> **The problem**
The data below holds a line containing "obj.matrix_parent_inverse = Matrix.Identity(4)" and a line containing "before = set(bpy.data.objects)"; please quote exactly those two lines and every line between them, and nothing else.

> **3D code data**
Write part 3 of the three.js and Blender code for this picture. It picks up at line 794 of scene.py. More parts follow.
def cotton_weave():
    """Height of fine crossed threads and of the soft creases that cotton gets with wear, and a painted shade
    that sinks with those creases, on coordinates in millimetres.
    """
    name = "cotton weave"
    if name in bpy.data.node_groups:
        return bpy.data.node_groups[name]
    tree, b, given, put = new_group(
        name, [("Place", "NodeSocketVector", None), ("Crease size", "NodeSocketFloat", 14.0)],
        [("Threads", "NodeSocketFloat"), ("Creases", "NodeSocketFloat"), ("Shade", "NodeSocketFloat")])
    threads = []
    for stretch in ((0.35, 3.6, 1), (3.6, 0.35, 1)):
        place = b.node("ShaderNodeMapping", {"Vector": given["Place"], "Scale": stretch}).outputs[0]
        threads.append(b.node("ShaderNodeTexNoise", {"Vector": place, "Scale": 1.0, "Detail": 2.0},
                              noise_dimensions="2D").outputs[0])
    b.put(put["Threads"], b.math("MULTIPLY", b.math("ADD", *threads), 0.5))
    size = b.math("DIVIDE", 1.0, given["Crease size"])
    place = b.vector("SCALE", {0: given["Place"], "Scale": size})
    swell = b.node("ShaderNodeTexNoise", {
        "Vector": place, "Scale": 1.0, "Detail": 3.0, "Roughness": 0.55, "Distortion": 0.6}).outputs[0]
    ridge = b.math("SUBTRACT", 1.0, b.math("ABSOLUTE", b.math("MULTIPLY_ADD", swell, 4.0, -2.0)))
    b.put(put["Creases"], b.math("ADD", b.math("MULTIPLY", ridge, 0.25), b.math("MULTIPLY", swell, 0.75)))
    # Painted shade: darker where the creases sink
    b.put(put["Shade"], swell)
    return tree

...

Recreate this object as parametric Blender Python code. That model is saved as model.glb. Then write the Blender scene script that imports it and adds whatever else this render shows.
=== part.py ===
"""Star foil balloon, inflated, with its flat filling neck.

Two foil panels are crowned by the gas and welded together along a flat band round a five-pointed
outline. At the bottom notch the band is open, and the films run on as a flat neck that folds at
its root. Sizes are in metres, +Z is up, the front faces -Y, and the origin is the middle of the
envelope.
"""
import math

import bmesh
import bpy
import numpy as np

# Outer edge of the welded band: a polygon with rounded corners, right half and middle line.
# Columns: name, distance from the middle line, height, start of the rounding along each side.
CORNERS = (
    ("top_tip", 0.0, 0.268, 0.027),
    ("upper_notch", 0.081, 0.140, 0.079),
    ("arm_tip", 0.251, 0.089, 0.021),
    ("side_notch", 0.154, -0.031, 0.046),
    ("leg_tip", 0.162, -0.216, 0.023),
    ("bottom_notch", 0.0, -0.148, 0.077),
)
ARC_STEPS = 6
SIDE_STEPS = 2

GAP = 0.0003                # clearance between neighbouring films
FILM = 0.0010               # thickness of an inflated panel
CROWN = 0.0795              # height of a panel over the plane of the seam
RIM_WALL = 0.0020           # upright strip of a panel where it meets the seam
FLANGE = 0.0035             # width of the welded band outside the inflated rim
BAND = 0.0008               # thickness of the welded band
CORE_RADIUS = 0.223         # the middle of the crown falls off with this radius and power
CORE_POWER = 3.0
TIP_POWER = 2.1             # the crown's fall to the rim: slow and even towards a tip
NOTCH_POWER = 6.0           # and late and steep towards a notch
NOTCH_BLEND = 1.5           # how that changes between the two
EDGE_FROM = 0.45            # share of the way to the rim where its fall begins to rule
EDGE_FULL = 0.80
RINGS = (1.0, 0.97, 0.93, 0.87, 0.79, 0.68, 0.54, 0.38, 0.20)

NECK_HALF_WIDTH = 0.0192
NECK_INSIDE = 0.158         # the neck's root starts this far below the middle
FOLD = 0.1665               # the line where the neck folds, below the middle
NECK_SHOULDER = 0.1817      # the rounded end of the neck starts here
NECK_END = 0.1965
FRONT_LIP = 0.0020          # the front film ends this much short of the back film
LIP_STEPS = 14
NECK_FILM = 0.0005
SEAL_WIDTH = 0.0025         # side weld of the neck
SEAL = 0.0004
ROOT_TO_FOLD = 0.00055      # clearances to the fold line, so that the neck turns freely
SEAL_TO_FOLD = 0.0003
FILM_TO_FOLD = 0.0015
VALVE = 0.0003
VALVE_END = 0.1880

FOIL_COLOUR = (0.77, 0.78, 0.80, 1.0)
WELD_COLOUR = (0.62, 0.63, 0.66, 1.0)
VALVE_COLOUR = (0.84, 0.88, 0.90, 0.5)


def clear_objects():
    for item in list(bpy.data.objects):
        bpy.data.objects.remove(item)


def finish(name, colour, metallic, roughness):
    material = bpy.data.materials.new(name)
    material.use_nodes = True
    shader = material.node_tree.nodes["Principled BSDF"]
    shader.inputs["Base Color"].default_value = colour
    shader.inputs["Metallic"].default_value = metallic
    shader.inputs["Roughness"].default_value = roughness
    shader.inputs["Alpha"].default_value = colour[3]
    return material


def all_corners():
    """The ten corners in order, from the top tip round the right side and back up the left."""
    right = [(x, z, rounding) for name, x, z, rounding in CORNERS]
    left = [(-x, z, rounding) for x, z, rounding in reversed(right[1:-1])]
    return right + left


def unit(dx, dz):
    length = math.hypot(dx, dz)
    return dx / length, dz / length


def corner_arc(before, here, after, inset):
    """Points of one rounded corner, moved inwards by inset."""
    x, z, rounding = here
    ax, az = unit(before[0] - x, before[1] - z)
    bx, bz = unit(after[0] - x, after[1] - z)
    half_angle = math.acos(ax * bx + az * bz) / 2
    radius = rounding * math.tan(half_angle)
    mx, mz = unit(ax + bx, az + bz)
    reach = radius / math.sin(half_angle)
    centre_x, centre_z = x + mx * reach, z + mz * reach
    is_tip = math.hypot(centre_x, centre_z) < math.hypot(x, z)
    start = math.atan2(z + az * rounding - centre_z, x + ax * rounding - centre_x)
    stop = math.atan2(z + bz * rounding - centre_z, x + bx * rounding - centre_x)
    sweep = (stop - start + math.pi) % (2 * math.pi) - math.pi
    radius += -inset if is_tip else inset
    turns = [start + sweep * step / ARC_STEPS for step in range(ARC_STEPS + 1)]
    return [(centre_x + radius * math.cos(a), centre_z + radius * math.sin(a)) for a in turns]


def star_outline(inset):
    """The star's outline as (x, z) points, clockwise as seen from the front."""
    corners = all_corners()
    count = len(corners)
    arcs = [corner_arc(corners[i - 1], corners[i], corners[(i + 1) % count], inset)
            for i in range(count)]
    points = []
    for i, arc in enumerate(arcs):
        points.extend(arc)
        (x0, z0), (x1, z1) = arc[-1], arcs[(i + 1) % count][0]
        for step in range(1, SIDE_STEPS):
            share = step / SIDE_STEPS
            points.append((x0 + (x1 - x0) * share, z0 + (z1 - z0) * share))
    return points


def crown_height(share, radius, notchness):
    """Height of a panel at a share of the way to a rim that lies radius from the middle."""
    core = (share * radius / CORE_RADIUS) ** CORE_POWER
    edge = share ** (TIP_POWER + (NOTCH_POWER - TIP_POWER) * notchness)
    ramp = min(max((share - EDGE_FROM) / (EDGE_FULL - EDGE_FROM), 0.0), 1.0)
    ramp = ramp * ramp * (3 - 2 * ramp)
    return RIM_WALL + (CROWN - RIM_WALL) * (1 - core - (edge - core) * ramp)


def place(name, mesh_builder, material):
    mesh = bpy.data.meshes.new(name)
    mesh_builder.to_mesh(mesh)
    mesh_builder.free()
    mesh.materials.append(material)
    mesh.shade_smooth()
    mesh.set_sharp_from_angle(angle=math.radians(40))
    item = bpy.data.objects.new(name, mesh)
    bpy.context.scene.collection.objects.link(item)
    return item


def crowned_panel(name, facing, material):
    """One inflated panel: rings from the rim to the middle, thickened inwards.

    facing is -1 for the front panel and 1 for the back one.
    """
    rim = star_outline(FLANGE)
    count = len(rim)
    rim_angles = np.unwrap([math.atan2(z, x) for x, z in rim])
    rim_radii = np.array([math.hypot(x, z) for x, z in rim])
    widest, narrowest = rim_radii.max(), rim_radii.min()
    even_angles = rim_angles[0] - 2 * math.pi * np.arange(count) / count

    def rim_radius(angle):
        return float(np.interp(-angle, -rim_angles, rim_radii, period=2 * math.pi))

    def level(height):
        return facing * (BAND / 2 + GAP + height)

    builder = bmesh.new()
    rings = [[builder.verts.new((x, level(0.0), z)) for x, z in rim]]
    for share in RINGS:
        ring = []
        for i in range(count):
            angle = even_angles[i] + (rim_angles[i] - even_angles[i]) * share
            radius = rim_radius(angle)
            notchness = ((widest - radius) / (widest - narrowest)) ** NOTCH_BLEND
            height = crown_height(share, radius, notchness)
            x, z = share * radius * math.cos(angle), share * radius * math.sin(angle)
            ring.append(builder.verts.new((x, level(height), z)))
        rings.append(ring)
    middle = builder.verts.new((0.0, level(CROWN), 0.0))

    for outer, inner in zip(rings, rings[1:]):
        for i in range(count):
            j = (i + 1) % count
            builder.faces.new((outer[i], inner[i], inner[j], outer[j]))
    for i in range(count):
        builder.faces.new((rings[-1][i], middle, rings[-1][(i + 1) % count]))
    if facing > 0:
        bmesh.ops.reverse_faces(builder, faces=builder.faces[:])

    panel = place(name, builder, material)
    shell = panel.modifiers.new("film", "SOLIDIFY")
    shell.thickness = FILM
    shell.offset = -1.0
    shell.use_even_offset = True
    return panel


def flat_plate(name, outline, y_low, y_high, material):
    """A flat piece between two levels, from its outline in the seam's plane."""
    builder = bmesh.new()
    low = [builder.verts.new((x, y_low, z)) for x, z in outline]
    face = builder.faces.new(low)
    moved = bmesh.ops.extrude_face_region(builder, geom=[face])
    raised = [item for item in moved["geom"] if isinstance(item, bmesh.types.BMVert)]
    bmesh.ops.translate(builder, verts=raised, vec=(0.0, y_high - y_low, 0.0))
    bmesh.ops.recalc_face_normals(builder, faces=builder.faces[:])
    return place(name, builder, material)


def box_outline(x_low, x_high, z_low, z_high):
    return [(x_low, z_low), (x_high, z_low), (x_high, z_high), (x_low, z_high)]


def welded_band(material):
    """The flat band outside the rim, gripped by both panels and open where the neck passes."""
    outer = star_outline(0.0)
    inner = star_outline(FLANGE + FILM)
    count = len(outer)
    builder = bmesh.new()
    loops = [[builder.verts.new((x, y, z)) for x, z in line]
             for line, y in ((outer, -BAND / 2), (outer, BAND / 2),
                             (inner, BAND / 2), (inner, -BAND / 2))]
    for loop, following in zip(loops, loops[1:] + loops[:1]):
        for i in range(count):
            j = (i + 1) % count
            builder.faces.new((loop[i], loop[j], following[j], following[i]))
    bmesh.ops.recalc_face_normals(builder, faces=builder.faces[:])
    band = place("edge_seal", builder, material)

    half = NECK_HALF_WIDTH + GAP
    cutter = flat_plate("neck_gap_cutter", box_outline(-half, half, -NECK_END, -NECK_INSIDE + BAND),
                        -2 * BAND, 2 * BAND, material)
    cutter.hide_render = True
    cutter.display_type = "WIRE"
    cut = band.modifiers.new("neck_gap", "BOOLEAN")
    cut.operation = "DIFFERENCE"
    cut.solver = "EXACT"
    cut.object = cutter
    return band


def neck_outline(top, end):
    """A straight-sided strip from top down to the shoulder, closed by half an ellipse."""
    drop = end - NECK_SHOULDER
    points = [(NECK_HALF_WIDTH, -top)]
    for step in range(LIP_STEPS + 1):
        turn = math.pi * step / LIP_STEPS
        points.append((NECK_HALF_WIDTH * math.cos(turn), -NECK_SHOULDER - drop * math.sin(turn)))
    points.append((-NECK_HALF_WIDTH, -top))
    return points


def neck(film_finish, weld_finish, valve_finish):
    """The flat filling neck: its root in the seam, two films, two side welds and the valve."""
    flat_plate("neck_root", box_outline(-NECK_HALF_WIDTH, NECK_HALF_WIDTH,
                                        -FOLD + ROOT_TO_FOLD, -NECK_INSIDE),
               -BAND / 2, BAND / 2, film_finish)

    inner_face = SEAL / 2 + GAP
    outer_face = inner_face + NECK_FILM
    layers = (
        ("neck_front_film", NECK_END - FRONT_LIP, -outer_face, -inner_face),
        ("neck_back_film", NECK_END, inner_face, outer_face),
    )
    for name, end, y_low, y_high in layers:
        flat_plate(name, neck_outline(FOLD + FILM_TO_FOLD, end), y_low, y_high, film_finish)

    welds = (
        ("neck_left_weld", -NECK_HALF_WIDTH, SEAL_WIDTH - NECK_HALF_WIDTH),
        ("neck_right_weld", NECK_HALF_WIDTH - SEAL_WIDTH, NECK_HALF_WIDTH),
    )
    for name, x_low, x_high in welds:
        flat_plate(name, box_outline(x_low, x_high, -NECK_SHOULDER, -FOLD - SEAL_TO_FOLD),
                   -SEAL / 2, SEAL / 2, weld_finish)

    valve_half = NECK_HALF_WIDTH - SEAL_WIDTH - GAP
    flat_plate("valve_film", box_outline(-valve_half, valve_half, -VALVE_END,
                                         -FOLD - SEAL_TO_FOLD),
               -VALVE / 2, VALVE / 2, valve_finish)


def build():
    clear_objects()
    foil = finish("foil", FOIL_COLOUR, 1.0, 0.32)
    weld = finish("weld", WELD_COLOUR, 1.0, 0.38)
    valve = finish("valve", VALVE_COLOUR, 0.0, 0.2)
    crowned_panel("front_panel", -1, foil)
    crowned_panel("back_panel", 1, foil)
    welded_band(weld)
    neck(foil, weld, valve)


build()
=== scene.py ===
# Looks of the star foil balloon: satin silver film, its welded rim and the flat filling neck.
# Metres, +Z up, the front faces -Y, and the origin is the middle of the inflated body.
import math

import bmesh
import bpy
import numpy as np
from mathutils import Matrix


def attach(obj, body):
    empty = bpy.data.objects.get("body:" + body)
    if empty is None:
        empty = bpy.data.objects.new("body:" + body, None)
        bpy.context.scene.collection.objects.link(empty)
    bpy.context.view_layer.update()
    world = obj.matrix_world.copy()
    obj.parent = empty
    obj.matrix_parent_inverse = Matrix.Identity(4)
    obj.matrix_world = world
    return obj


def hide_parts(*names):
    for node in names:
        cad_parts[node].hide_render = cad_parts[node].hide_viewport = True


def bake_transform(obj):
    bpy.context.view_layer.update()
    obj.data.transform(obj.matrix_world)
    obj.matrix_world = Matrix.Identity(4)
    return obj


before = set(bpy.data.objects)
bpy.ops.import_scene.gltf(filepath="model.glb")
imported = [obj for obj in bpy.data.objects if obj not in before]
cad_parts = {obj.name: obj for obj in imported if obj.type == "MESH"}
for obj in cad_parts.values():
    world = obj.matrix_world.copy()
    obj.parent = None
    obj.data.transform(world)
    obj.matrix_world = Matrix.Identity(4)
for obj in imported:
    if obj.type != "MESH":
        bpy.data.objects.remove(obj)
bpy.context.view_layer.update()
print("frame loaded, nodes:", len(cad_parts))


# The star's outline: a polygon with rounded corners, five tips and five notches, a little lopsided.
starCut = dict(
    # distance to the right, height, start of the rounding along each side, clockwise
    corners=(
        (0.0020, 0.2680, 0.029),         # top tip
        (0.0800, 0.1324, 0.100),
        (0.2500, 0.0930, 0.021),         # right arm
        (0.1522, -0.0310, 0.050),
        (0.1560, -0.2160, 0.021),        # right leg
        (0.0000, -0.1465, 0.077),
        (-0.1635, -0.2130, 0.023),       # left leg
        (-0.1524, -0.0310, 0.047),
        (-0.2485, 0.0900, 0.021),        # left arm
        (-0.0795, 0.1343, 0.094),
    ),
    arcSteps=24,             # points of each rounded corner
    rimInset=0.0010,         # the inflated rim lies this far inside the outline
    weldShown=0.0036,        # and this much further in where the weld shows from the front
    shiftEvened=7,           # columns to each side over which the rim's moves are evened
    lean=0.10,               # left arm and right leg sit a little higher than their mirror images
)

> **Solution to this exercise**
    obj.matrix_parent_inverse = Matrix.Identity(4)
    obj.matrix_world = world
    return obj


def hide_parts(*names):
    for node in names:
        cad_parts[node].hide_render = cad_parts[node].hide_viewport = True


def bake_transform(obj):
    bpy.context.view_layer.update()
    obj.data.transform(obj.matrix_world)
    obj.matrix_world = Matrix.Identity(4)
    return obj


before = set(bpy.data.objects)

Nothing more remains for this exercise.